The developers originally planned an office tower for this site but that market softened dramatically and, according to Robert A. M. Stern, Thomas Mellins and David Fishman in their fine book, "New York 1960, Architecture and Urbanism Between the Second World War and the Bicentennial and the Millennium" (The Monacelli Press, 1995), the developers "entered into negotiations with the city to develop a mixed-use facility."

"The city," the authors continued, "was represented by Jaquelin Robertson, the architect and urban designer who was head of the city's Office of Midtown Planning and Development, and Walter McQuade, the architectural journalist who was then serving as a member of the City Planning Commission. The fifty-five-story Galleria, which usurped the Excelsior's status as the city's tallest concrete-framed building, comprised a forty-seven tower on an eight-story base....The tower, barely visible from Fifty-Seventh Street, formed an important addition to the area's skyline, particularly when viewed from uptown....In contrast to Olympic Tower..., the city's other major legislated mixed-use tower, the Galleria made all the right urbanistic moves. Not only was it built out to the street line, it was also articulated into functionally expressive components culminating in a dramatic skyline feature."
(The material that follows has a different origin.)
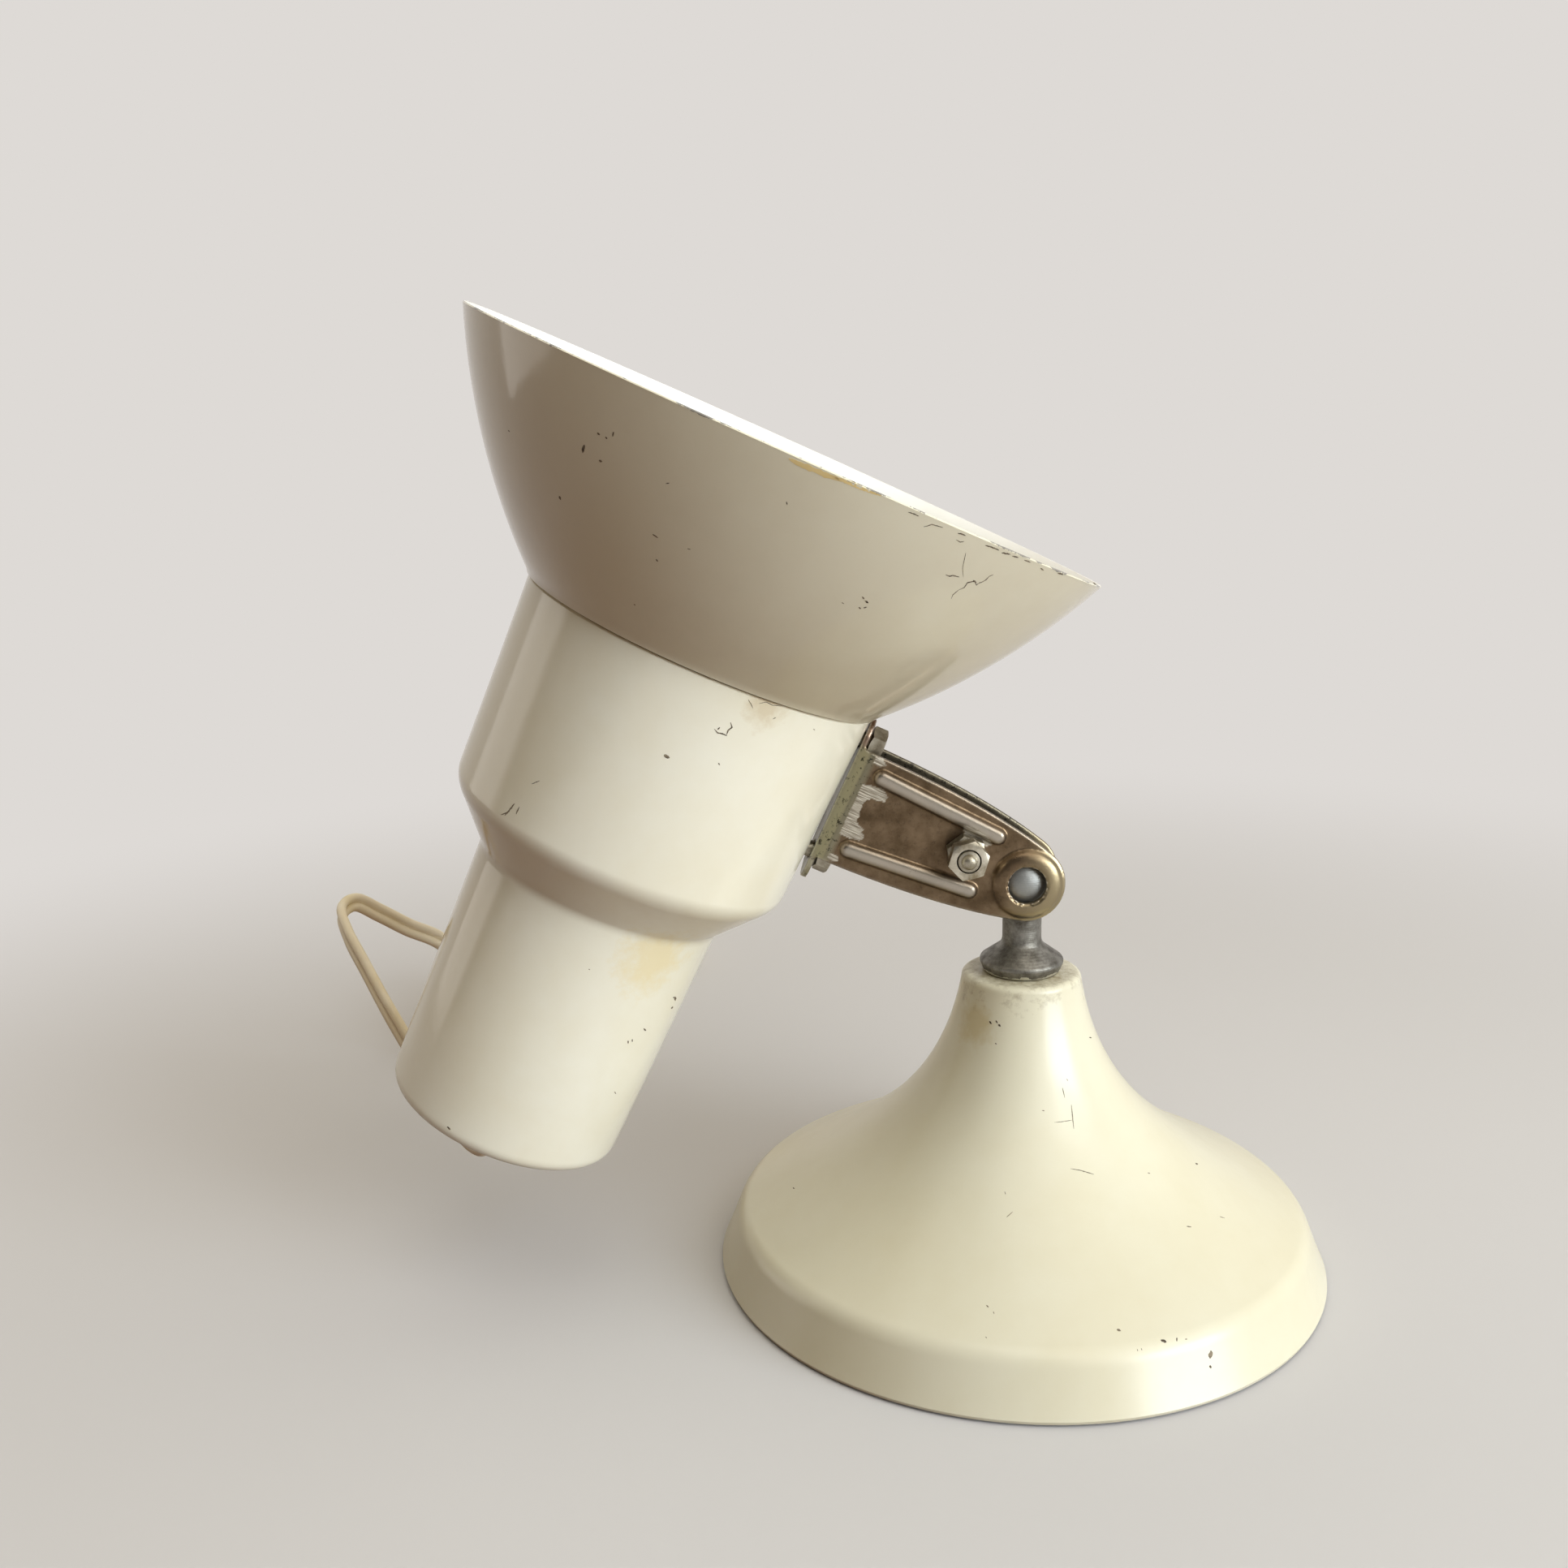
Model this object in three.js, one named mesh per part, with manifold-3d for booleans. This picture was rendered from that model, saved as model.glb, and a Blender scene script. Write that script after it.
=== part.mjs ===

The authors noted that the 90-foot-high atrium was 60 feet higher than required by the city.

In retrospect, this was a heroic failure that deserves great praise for its bold experimentation and incredible complexity by New York standards, and ambition. In time, the residential market improved and the building's worth was more appreciated and its splendid location and unusual layouts and amenities have made it popular.

Dramatic entrance to the Galleria

Entrance to the Galleria is very dramatic

This blockfront is one of the city's more interesting because the three towers are so unrelated and major. This building, however, deserves credit for placing its tower on the north part of its site to minimize its impact on the great Ritz Tower and its entrance creates a nice focal point on the block that permits its neighbors to have a nice balance.